Most of the coverage of Netanyahu’s scheduled speech before Congress has centered on his opposition to the deal nObama seeks to conclude with Iran. But it may be that the second half of his speech – which will be devoted to the threat posed by radical Islam – will be no less devastating to nObama. nObama’s stubborn refusal to acknowledge the fact that the greatest looming threats to global security today, including US national security, stem from radical Islam indicates that he is unable to contend with any evidence that jihadist Islam constitutes a unique threat unlike the threat posed by Western chauvinism and racism.

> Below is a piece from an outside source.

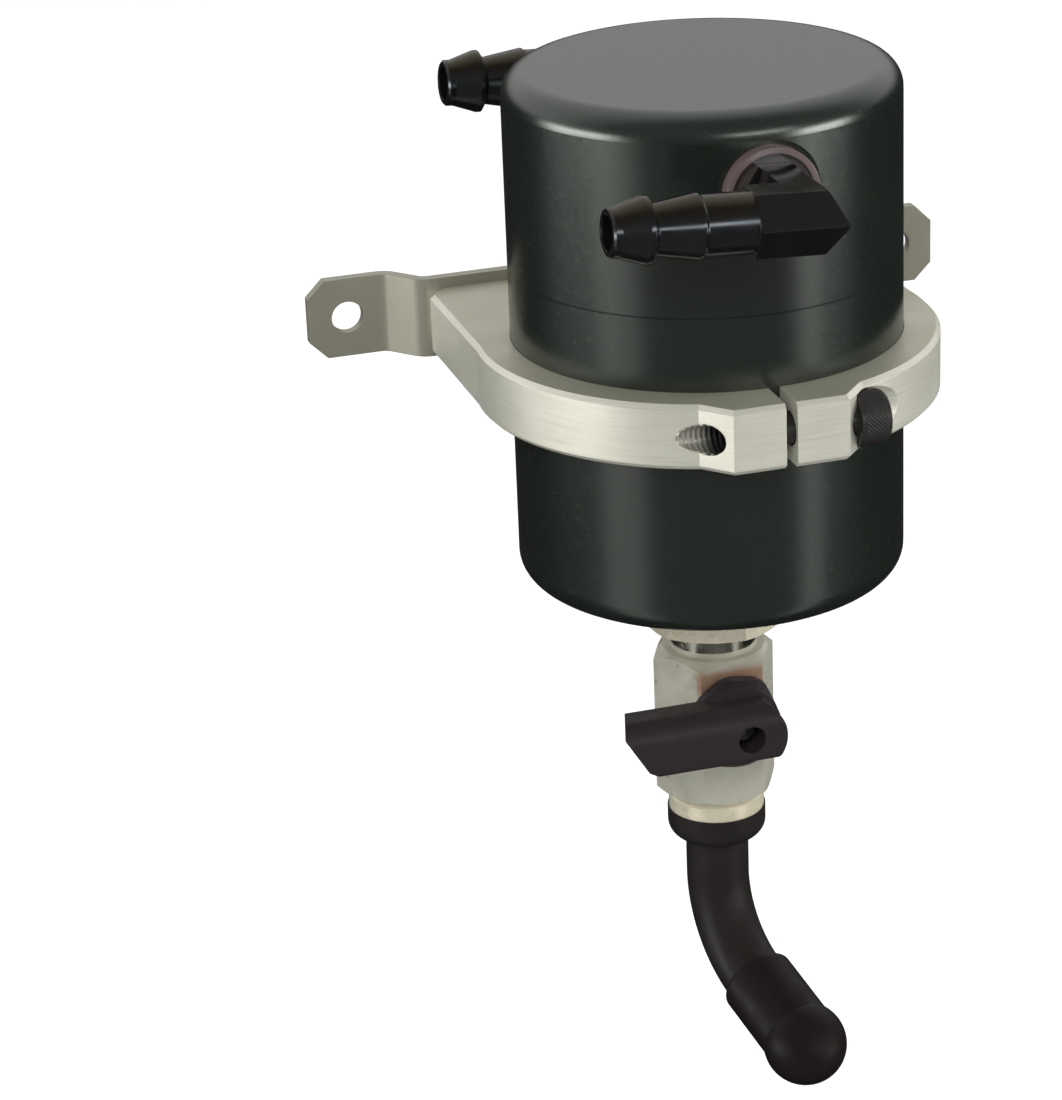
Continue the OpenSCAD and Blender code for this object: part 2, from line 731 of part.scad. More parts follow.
// Ball with its way across at rest, and a slot for the stem at the front
module valve_ball() {
    color("#cfcfca") translate([0, 0, pivot_z]) difference() {
        rotate([0, 90, 0]) rotate_extrude() intersection() {
            circle(d = ball_d);
            translate([valve_bore / 2, -ball_d]) square(2 * ball_d);
        }
        translate([-ball_d, -ball_d, -stem_d / 4]) cube([2 * ball_d, ball_d - slot_floor, stem_d / 2]);
    }
}

module valve_stem() {
    shoulder = ball_d / 2 + 0.4;
    tang_w = stem_d - 0.6;
    color("#bdb9a8") translate([0, 0, pivot_z]) {
        translate([-tang_w / 2, -shoulder - eps, -stem_d / 4 + fit_gap])
            cube([tang_w, shoulder + eps - slot_floor - fit_gap, stem_d / 2 - 2 * fit_gap]);
        difference() {
            union() {
                translate([0, -shoulder, 0]) bar_front(stem_d, -stem_tip - shoulder);
                translate([-square_w / 2, stem_tip - square_l, -square_w / 2])
                    cube([square_w, square_l + eps, square_w]);
            }
            translate([0, lever_seat + lever_screw_l + 1, 0])
                bar_front(lever_screw_d + 2 * fit_gap, lever_screw_l + 1);
        }
    }
}

module stem_seal() {
    color("#e8e6dc") translate([0, stem_y, pivot_z]) difference() {
        bar_front(stem_d + 2.2, seal_t);
        translate([0, 1, 0]) bar_front(stem_d + 2 * fit_gap, seal_t + 2);
    }
}

module gland_nut() {
    color("#c8b26a") translate([0, stem_y, pivot_z]) difference() {
        rotate([90, 0, 0]) hex_prism(gland_hex, gland_t);
        translate([0, 1, 0]) bar_front(stem_d + 2 * fit_gap, gland_t + 2);
        translate([0, eps, 0]) bar_front(stem_d + 2.2 + 2 * fit_gap, seal_t + fit_gap);
    }
}

// Outline of the lever's bar in X and Z: round past the axis, cut off at the tip
module lever_outline() {
    low = lever_up - lever_h;
    intersection() {
        polygon([
            [-lever_l, lever_up - 0.6], [-lever_l, low + 9], [-lever_l + 4.6, low + 1.5],
            [-lever_l + 7.2, low], [lever_over, low], [lever_over, lever_up], [-lever_l + 0.7, lever_up]
        ]);
        union() {
            translate([-far, -lever_h]) square([far, 2 * lever_h]);
            circle(r = lever_over);
        }
    }
}

// Plan of the bar: its tip runs back towards the hub
module lever_plan(back) {
    slant = 2.4;
    right = lever_over + 1;
    polygon([[-lever_l, -lever_front], [-lever_l + slant, -back], [right, -back], [right, -lever_front]]);
}

// Section of the bar across its length, drawn with the front to the right
module lever_section(back) {
    low = lever_up - lever_h;
    foot = 1.2;
    difference() {
        translate([back, low]) square([lever_front - back, lever_h]);
        difference() {
            translate([lever_front - lever_round, lever_up - lever_round]) square(lever_round + 1);
            translate([lever_front - lever_round, lever_up - lever_round]) circle(r = lever_round);
        }
        difference() {
            translate([lever_front - foot, low - 1]) square(foot + 1);
            translate([lever_front - foot, low + foot]) circle(r = foot);
        }
    }
}

module drain_lever() {
    bar_back = hub_back + hub_step;
    hub_r = hub_d / 2 / cos(22.5);
    turned_r = hub_r - 0.4;
    hub_turn = 8;
    flat_turn = 21;
    hub_flat = 8.2;
    color("#231f20") translate([0, 0, pivot_z]) difference() {
        union() {
            translate([0, -hub_back, 0]) rotate([90, 0, 0]) intersection() {
                rotate(22.5 - hub_turn) cylinder(r = hub_r, h = hub_t, $fn = 8);
                rotate(flat_turn) translate([-far, -far / 2, -1]) cube([far + hub_flat, far, hub_t + 2]);
                rotate_extrude() polygon([
                    [0, 0], [turned_r - 0.7, 0], [turned_r, 0.7], [turned_r, hub_step],
                    [turned_r - 1.4, hub_t], [0, hub_t]
                ]);
            }
            intersection() {
                translate([0, -bar_back, 0]) rotate([90, 0, 0]) linear_extrude(lever_front) lever_outline();
                translate([lever_over + 1, 0, 0]) rotate([90, 0, -90])
                    linear_extrude(lever_l + lever_over + 2) lever_section(bar_back);
                translate([0, 0, -lever_h]) linear_extrude(2 * lever_h) lever_plan(bar_back);
            }
        }
        translate([0, -hub_back + 1, 0])
            bar_front(gland_hex * hex_ratio + 0.8, gland_t + 0.8 - stem_y - hub_back + 1);
        translate([-square_w / 2 - fit_gap, stem_tip - square_l, -square_w / 2 - fit_gap])
            cube([square_w + 2 * fit_gap, square_l + 1, square_w + 2 * fit_gap]);
        translate([0, stem_tip, 0]) bar_front(lever_screw_d + 0.3, far);
        translate([0, lever_seat, 0]) bar_front(lever_hole, far);
    }
}

module lever_screw() {
    color("#77787a") translate([0, lever_seat, pivot_z]) difference() {
        union() {
            translate([0, lever_screw_l, 0]) bar_front(lever_screw_d, lever_screw_l + eps);
            bar_front(lever_screw_head, lever_screw_head_t);
        }
        translate([0, -lever_screw_head_t / 2, 0]) rotate([90, 0, 0]) hex_prism(2, 2);
    }
}

// Puts its children at the end of the drain elbow's bend, with +Z along the way out
module at_drain_end() {
    translate([0, 0, bend_z]) rotate(drain_turn) translate([drain_bend, 0, 0]) rotate([0, -drain_angle, 0])
        translate([-drain_bend, 0, 0]) mirror([0, 0, 1]) children();
}

// Moulded drain elbow: cuff over the valve's tail, drop, bend and end
module drain_elbow() {
    bore_r = drain_d / 2 - drain_t;
    tail_way = collar_low - cuff_low + 4;
    color("#1d1d1e") {
        rotate_extrude() difference() {
            union() {
                translate([0, bend_z]) square([drain_d / 2, drain_drop + 1]);
                difference() {
                    translate([0, cuff_low]) square([cuff_d / 2, cuff_h + cuff_foot]);
                    difference() {
                        translate([cuff_d / 2 - cuff_foot, cuff_low - 1])
                            square([cuff_foot + 1, cuff_foot + 1]);
                        translate([cuff_d / 2 - cuff_foot, cuff_low + cuff_foot]) circle(r = cuff_foot);
                    }
                }
            }
            translate([0, bend_z - 1]) square([bore_r, far]);
            translate([0, collar_low - tail_way]) square([tail_barb_d / 2 + fit_gap, far]);
        }
        translate([0, 0, bend_z]) rotate(drain_turn) pipe_bend(drain_d, drain_t, drain_bend, drain_angle);
        at_drain_end() pipe(drain_d, drain_t, cap_grip);
    }
}

// Rubber cap: a sleeve over the elbow's end and a fuller round tip
module drain_cap() {
    cap_lip = 1.2;
    color("#1f1b1c") at_drain_end() difference() {
        rotate_extrude() intersection() {
            union() {
                half_section(cap_d / 2, 0, cap_reach, 0, cap_lip);
                translate([0, cap_reach]) circle(d = cap_knob_d);
            }
            square([far, far]);
        }
        translate([0, 0, -1]) cylinder(r = drain_d / 2 + fit_gap, h = cap_grip + 1.3);
    }
}

at_can() bowl();
at_can() lid();
at_can() lid_seal();
at_can() front_elbow();
at_can() rear_elbow();
at_can() inlet_tube();
at_can() spacer_tube();
at_can() upper_screen();
at_can() mesh_element();
at_can() lower_screen();
at_can() element_rod();
at_can() element_nut();
at_can() clamp_ring();
at_can() pinch_screw();
at_can() mounting_strap();
at_can() strap_screws();
at_can() drain_adapter();
at_can() adapter_washer();
at_can() valve_body();
at_can() valve_tail();
at_can() ball_seats();
at_can() valve_ball();
at_can() valve_stem();
at_can() stem_seal();
at_can() gland_nut();
at_can() drain_lever();
at_can() lever_screw();
at_can() drain_elbow();
at_can() drain_cap();
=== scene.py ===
"""Oil catch can on its wall strap: looks round the fixed solids, in metres, in the part's own frame."""
import bpy
import math
import numpy as np
from mathutils import Matrix, Vector


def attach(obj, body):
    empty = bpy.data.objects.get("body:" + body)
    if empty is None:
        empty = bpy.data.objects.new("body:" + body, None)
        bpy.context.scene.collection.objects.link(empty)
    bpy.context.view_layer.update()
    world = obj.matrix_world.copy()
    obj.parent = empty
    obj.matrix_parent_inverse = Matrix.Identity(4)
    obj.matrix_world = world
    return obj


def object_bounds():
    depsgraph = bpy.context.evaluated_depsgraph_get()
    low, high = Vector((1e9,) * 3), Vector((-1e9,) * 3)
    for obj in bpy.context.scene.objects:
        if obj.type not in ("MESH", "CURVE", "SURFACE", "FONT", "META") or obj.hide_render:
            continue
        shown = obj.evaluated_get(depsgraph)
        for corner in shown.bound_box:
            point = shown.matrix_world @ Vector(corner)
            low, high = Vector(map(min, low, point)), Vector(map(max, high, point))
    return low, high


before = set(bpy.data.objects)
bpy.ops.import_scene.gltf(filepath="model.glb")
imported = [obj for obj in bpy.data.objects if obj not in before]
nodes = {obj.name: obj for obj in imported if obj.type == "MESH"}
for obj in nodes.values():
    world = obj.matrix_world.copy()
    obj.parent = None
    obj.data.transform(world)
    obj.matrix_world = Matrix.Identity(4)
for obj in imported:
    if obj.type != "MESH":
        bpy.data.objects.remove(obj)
cad_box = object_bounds()

MM = 0.001
TAU = 2 * math.pi
CAN_Y = -52.95 * MM                  # the can's axis lies this far in front of the wall
CAN_BOTTOM = -43.35 * MM             # height of the can's bottom
CAN_R = 38.1 * MM
CLAMP_R = CAN_R + 7.1 * MM
JOINT_Z = CAN_BOTTOM + 64 * MM       # where the lid meets the bowl
PORT_Z = CAN_BOTTOM + 86.8 * MM      # height of the two elbows' port axis
NECK_Z = CAN_BOTTOM - 16.2 * MM      # the valve's polished neck starts at this height
SCREW_Y = CAN_Y - 43.4 * MM          # the pinch screw's axis runs along X here, at height 0
HEAD_SEAT = 13.6 * MM                # where the pinch screw's head bears on the right lug
HEAD_R = 4.95 * MM
FLANGE_FACE = CAN_R + 2.0 * MM       # the elbows' flanges end this far from the can's axis, along Y
FLANGE_RIM = 8.05 * MM               # the paler rim of a flange, a painted reflection, starts this far from the port axis
LUG_FLANK = -15.13 * MM              # X of the left lug's slanting flank, at the pinch screw's axis
FLOOR_GAP = 20 * MM                  # the floor clears the pulled cap
NOISE_SPAN = (0.3, 0.7)              # nearly all values of a noise texture lie in this span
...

It is hard to understand either Israel’s election or nObama’s hysterical response to Netanyahu’s scheduled speech without recognizing that nObama clearly feels threatened by the message he will deliver. Surrounded by sycophantic aides and advisers, and until recently insulated from criticism by a supportive media, while free to ignore Congress due to his veto power, nObama has never had to seriously explain his policies regarding Iran and Islamic terrorists more generally. He has never endured a direct challenge to those policies.
Today nObama believes that he is in a to-the-death struggle with Netanyahu. If Netanyahu’s speech is a success, nObama’s foreign policy will be indefensible. If nObama is able to delegitimize Netanyahu ahead of his arrival, and bring about his electoral defeat, then with a compliant Israeli government, he will face no obstacles to his plan to appease Iran and blame Islamic terrorism on the West for the remainder of his tenure in office.